__Required task__
Output the data that follows exactly, line for line.

__Dataset content__
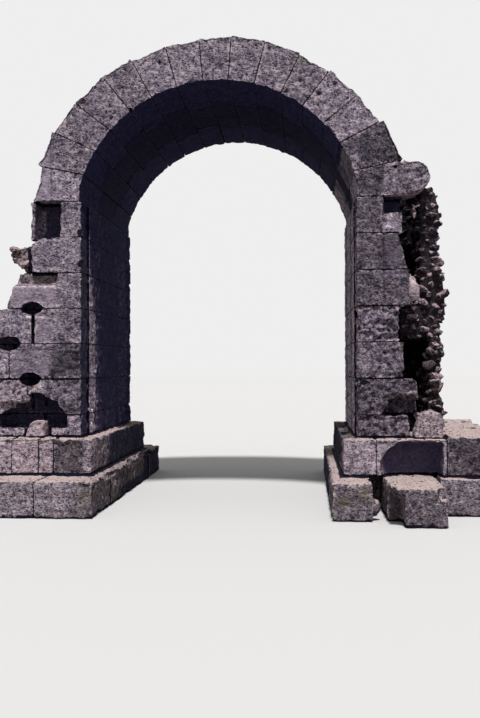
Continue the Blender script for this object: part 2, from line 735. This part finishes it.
def makeStoneMaterial(name, look):
    material = bpy.data.materials.new(name)
    material.use_nodes = True
    tree = material.node_tree
    shader = tree.nodes["Principled BSDF"]
    times, plus = partial(productOf, tree), partial(sumOf, tree)
    minus, node = partial(calc, tree, "SUBTRACT"), partial(addNode, tree)

    def read(attribute):
        return node("ShaderNodeAttribute", attribute_name=attribute).outputs["Fac"]

    def shareOf(name, value):
        return smoothStep(tree, value, *setsIn[name])

    def blend(factor, first, second, kind="MIX"):
        inputs = {0: factor, 6: first, 7: second}
        for key in (6, 7):
            if isinstance(inputs[key], tuple):
                inputs[key] = (*inputs[key], 1.0)
        return node("ShaderNodeMix", inputs, data_type="RGBA", blend_type=kind).outputs[2]

    place = node("ShaderNodeTexCoord").outputs["Object"]
    bedPlace = node("ShaderNodeMapping",
                    {"Vector": place, "Scale": (1.0, 1.0, look["bedStretch"])}).outputs[0]
    layers = {key: noise(tree, bedPlace if key == "streaks" else place, *values)
              for key, values in stoneNoise.items()}
    holes = node("ShaderNodeTexVoronoi", {"Vector": bedPlace, "Scale": 18.0}).outputs
    holeLuck = shareOf("holeLuck", node("ShaderNodeSeparateXYZ", {0: holes["Color"]}).outputs[0])
    holeShade = times(shareOf("hole", holes["Distance"]), holeLuck)
    holeRim = times(shareOf("holeRim", holes["Distance"]), holeLuck)
    calm = minus(1.0, times(read("smooth"), 0.7))

    # five noises of different size make the mottled tone
    tone = minus(layers["mottle"], 0.5)
    shares = (("streaks", 0.5), ("grain", 0.7), ("blotches", 0.6), ("patches", look["patchShare"]))
    for key, share in shares:
        tone = plus(tone, times(minus(layers[key], 0.5), share))
    tone = minus(times(tone, calm), times(read("crust"), 0.12))
    colour = blend(shareOf("body", tone), look["dark"], look["body"])
    colour = blend(shareOf("light", tone), colour, look["light"])
    colour = blend(times(holeRim, calm, 0.35), colour, look["light"])
    if look["rocks"]:
        cell = read("cell")
        rock = blend(shareOf("secondRock", cell), look["rocks"][0], look["rocks"][1])
        rock = blend(shareOf("thirdRock", cell), rock, look["rocks"][2])
        rock = blend(shareOf("rockBody", tone), look["dark"], rock)
        rock = blend(times(shareOf("rockLight", tone), 0.6), rock, look["top"])
        rock = blend(times(shareOf("rockUnderside", read("top")), 0.75), rock, look["dark"])
        colour = blend(read("rock"), colour, rock)

    # each stone has a tone of its own, and the marks change it further
    shift = look["stoneShift"]
    luck = smoothStep(tree, read("stone"), 0.0, 1.0, 1.0 - shift, 1.0 + shift)
    luck = times(luck, plus(read("tone"), 1.0))
    grey = node("ShaderNodeCombineXYZ", {0: luck, 1: luck, 2: luck}).outputs[0]
    colour = blend(1.0, colour, grey, "MULTIPLY")
    colour = blend(times(read("pink"), shareOf("pink", tone)), colour, look["pink"])

    # washed tops, pale arrises, lichen, pits and shade
    top = plus(read("top"), times(tone, 1.5))
    top = smoothStep(tree, top, look["topFrom"], look["topFrom"] + 0.45)
    washed = calc(tree, "MINIMUM", plus(read("tone"), 1.0), 1.0)
    if look["rocks"]:
        washed = times(washed, plus(times(read("rock"), 0.75), 0.25))
    colour = blend(times(top, washed, look["topShare"]), colour, look["top"])
    edge = times(shareOf("edge", read("arris")), shareOf("edgeTone", tone))
    colour = blend(times(edge, look["edgeShare"]), colour, look["light"])
    mossPatch = shareOf("moss", plus(layers["patches"], times(layers["streaks"], 0.3)))
    colour = blend(times(read("moss"), mossPatch, 0.6), colour, look["moss"])
    deepShare = calc(tree, "MAXIMUM", times(holeShade, calm), shareOf("pit", read("pit")))
    colour = blend(times(deepShare, 0.9), colour, look["deep"])
    colour = blend(read("shade"), colour, look["hollow"])
    colour = blend(times(read("inner"), look["innerShare"]), colour, look["inner"])
    colour = blend(shareOf("joint", read("open")), colour, look["joint"])
    tree.links.new(colour, shader.inputs["Base Color"])
    shader.inputs["Roughness"].default_value = look["roughness"]
    shader.inputs["Specular IOR Level"].default_value = look["gloss"]

    shares = (("mottle", 0.6), ("grain", 0.22), ("streaks", 0.35))
    relief = plus(*[times(layers[key], share) for key, share in shares])
    relief = minus(times(relief, calm), times(deepShare, 0.15))
    bump = node("ShaderNodeBump", {"Height": relief, "Strength": look["bump"],
                                         "Distance": look["bumpDepth"]})
    tree.links.new(bump.outputs["Normal"], shader.inputs["Normal"])
    return material


view = {
    "place": (1.44, -16.29, 2.37),
    "yaw": -4.29,
    "pitch": 0.37,
    "roll": -0.20,
    "lens": 43.62,
    "sensor": 36.0,
    "farthest": 500.0,
}
light = {
    "elevation": 62.0,
    "azimuth": 3.0,
    "distance": 20.0,
    "strength": 2.8,
    "softness": 5.0,
    "world": 0.25,
    "backdrop": 0.86,
}
floorLook = {
    "size": 300.0,
    "seen": (0.8, 0.79, 0.78),
    "bounce": (0.2, 0.19, 0.18),
    "roughness": 0.9,
}


def makeCamera():
    yaw, pitch, roll = (math.radians(view[key]) for key in ("yaw", "pitch", "roll"))
    level = Vector((math.sin(yaw), math.cos(yaw), 0.0))
    right = Vector((math.cos(yaw), -math.sin(yaw), 0.0))
    upright = Vector((0.0, 0.0, 1.0))
    ahead = level * math.cos(pitch) + upright * math.sin(pitch)
    tilted = upright * math.cos(pitch) - level * math.sin(pitch)
    side = right * math.cos(roll) + tilted * math.sin(roll)
    up = tilted * math.cos(roll) - right * math.sin(roll)
    bpy.ops.object.camera_add(location=view["place"])
    camera = bpy.context.object
    camera.name = "camera"
    camera.data.lens = view["lens"]
    camera.data.sensor_width = view["sensor"]
    camera.data.clip_end = view["farthest"]
    camera.rotation_euler = Matrix((side, up, -ahead)).transposed().to_euler()
    scene.camera = camera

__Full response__
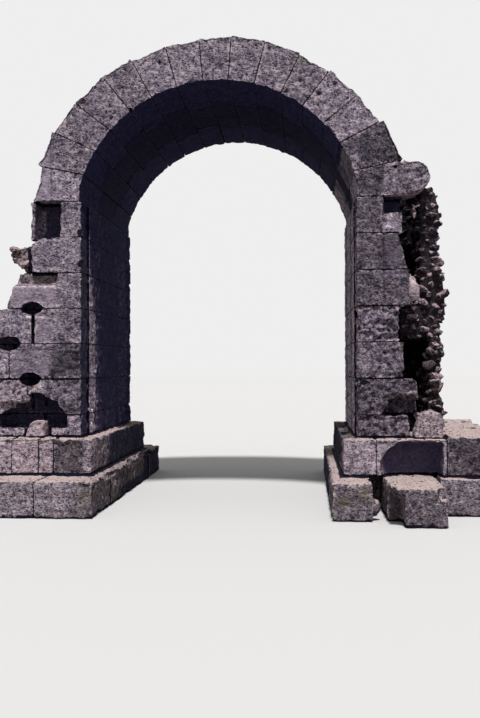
Continue the Blender script for this object: part 2, from line 735. This part finishes it.
def makeStoneMaterial(name, look):
    material = bpy.data.materials.new(name)
    material.use_nodes = True
    tree = material.node_tree
    shader = tree.nodes["Principled BSDF"]
    times, plus = partial(productOf, tree), partial(sumOf, tree)
    minus, node = partial(calc, tree, "SUBTRACT"), partial(addNode, tree)

    def read(attribute):
        return node("ShaderNodeAttribute", attribute_name=attribute).outputs["Fac"]

    def shareOf(name, value):
        return smoothStep(tree, value, *setsIn[name])

    def blend(factor, first, second, kind="MIX"):
        inputs = {0: factor, 6: first, 7: second}
        for key in (6, 7):
            if isinstance(inputs[key], tuple):
                inputs[key] = (*inputs[key], 1.0)
        return node("ShaderNodeMix", inputs, data_type="RGBA", blend_type=kind).outputs[2]

    place = node("ShaderNodeTexCoord").outputs["Object"]
    bedPlace = node("ShaderNodeMapping",
                    {"Vector": place, "Scale": (1.0, 1.0, look["bedStretch"])}).outputs[0]
    layers = {key: noise(tree, bedPlace if key == "streaks" else place, *values)
              for key, values in stoneNoise.items()}
    holes = node("ShaderNodeTexVoronoi", {"Vector": bedPlace, "Scale": 18.0}).outputs
    holeLuck = shareOf("holeLuck", node("ShaderNodeSeparateXYZ", {0: holes["Color"]}).outputs[0])
    holeShade = times(shareOf("hole", holes["Distance"]), holeLuck)
    holeRim = times(shareOf("holeRim", holes["Distance"]), holeLuck)
    calm = minus(1.0, times(read("smooth"), 0.7))

    # five noises of different size make the mottled tone
    tone = minus(layers["mottle"], 0.5)
    shares = (("streaks", 0.5), ("grain", 0.7), ("blotches", 0.6), ("patches", look["patchShare"]))
    for key, share in shares:
        tone = plus(tone, times(minus(layers[key], 0.5), share))
    tone = minus(times(tone, calm), times(read("crust"), 0.12))
    colour = blend(shareOf("body", tone), look["dark"], look["body"])
    colour = blend(shareOf("light", tone), colour, look["light"])
    colour = blend(times(holeRim, calm, 0.35), colour, look["light"])
    if look["rocks"]:
        cell = read("cell")
        rock = blend(shareOf("secondRock", cell), look["rocks"][0], look["rocks"][1])
        rock = blend(shareOf("thirdRock", cell), rock, look["rocks"][2])
        rock = blend(shareOf("rockBody", tone), look["dark"], rock)
        rock = blend(times(shareOf("rockLight", tone), 0.6), rock, look["top"])
        rock = blend(times(shareOf("rockUnderside", read("top")), 0.75), rock, look["dark"])
        colour = blend(read("rock"), colour, rock)

    # each stone has a tone of its own, and the marks change it further
    shift = look["stoneShift"]
    luck = smoothStep(tree, read("stone"), 0.0, 1.0, 1.0 - shift, 1.0 + shift)
    luck = times(luck, plus(read("tone"), 1.0))
    grey = node("ShaderNodeCombineXYZ", {0: luck, 1: luck, 2: luck}).outputs[0]
    colour = blend(1.0, colour, grey, "MULTIPLY")
    colour = blend(times(read("pink"), shareOf("pink", tone)), colour, look["pink"])

    # washed tops, pale arrises, lichen, pits and shade
    top = plus(read("top"), times(tone, 1.5))
    top = smoothStep(tree, top, look["topFrom"], look["topFrom"] + 0.45)
    washed = calc(tree, "MINIMUM", plus(read("tone"), 1.0), 1.0)
    if look["rocks"]:
        washed = times(washed, plus(times(read("rock"), 0.75), 0.25))
    colour = blend(times(top, washed, look["topShare"]), colour, look["top"])
    edge = times(shareOf("edge", read("arris")), shareOf("edgeTone", tone))
    colour = blend(times(edge, look["edgeShare"]), colour, look["light"])
    mossPatch = shareOf("moss", plus(layers["patches"], times(layers["streaks"], 0.3)))
    colour = blend(times(read("moss"), mossPatch, 0.6), colour, look["moss"])
    deepShare = calc(tree, "MAXIMUM", times(holeShade, calm), shareOf("pit", read("pit")))
    colour = blend(times(deepShare, 0.9), colour, look["deep"])
    colour = blend(read("shade"), colour, look["hollow"])
    colour = blend(times(read("inner"), look["innerShare"]), colour, look["inner"])
    colour = blend(shareOf("joint", read("open")), colour, look["joint"])
    tree.links.new(colour, shader.inputs["Base Color"])
    shader.inputs["Roughness"].default_value = look["roughness"]
    shader.inputs["Specular IOR Level"].default_value = look["gloss"]

    shares = (("mottle", 0.6), ("grain", 0.22), ("streaks", 0.35))
    relief = plus(*[times(layers[key], share) for key, share in shares])
    relief = minus(times(relief, calm), times(deepShare, 0.15))
    bump = node("ShaderNodeBump", {"Height": relief, "Strength": look["bump"],
                                         "Distance": look["bumpDepth"]})
    tree.links.new(bump.outputs["Normal"], shader.inputs["Normal"])
    return material


view = {
    "place": (1.44, -16.29, 2.37),
    "yaw": -4.29,
    "pitch": 0.37,
    "roll": -0.20,
    "lens": 43.62,
    "sensor": 36.0,
    "farthest": 500.0,
}
light = {
    "elevation": 62.0,
    "azimuth": 3.0,
    "distance": 20.0,
    "strength": 2.8,
    "softness": 5.0,
    "world": 0.25,
    "backdrop": 0.86,
}
floorLook = {
    "size": 300.0,
    "seen": (0.8, 0.79, 0.78),
    "bounce": (0.2, 0.19, 0.18),
    "roughness": 0.9,
}


def makeCamera():
    yaw, pitch, roll = (math.radians(view[key]) for key in ("yaw", "pitch", "roll"))
    level = Vector((math.sin(yaw), math.cos(yaw), 0.0))
    right = Vector((math.cos(yaw), -math.sin(yaw), 0.0))
    upright = Vector((0.0, 0.0, 1.0))
    ahead = level * math.cos(pitch) + upright * math.sin(pitch)
    tilted = upright * math.cos(pitch) - level * math.sin(pitch)
    side = right * math.cos(roll) + tilted * math.sin(roll)
    up = tilted * math.cos(roll) - right * math.sin(roll)
    bpy.ops.object.camera_add(location=view["place"])
    camera = bpy.context.object
    camera.name = "camera"
    camera.data.lens = view["lens"]
    camera.data.sensor_width = view["sensor"]
    camera.data.clip_end = view["farthest"]
    camera.rotation_euler = Matrix((side, up, -ahead)).transposed().to_euler()
    scene.camera = camera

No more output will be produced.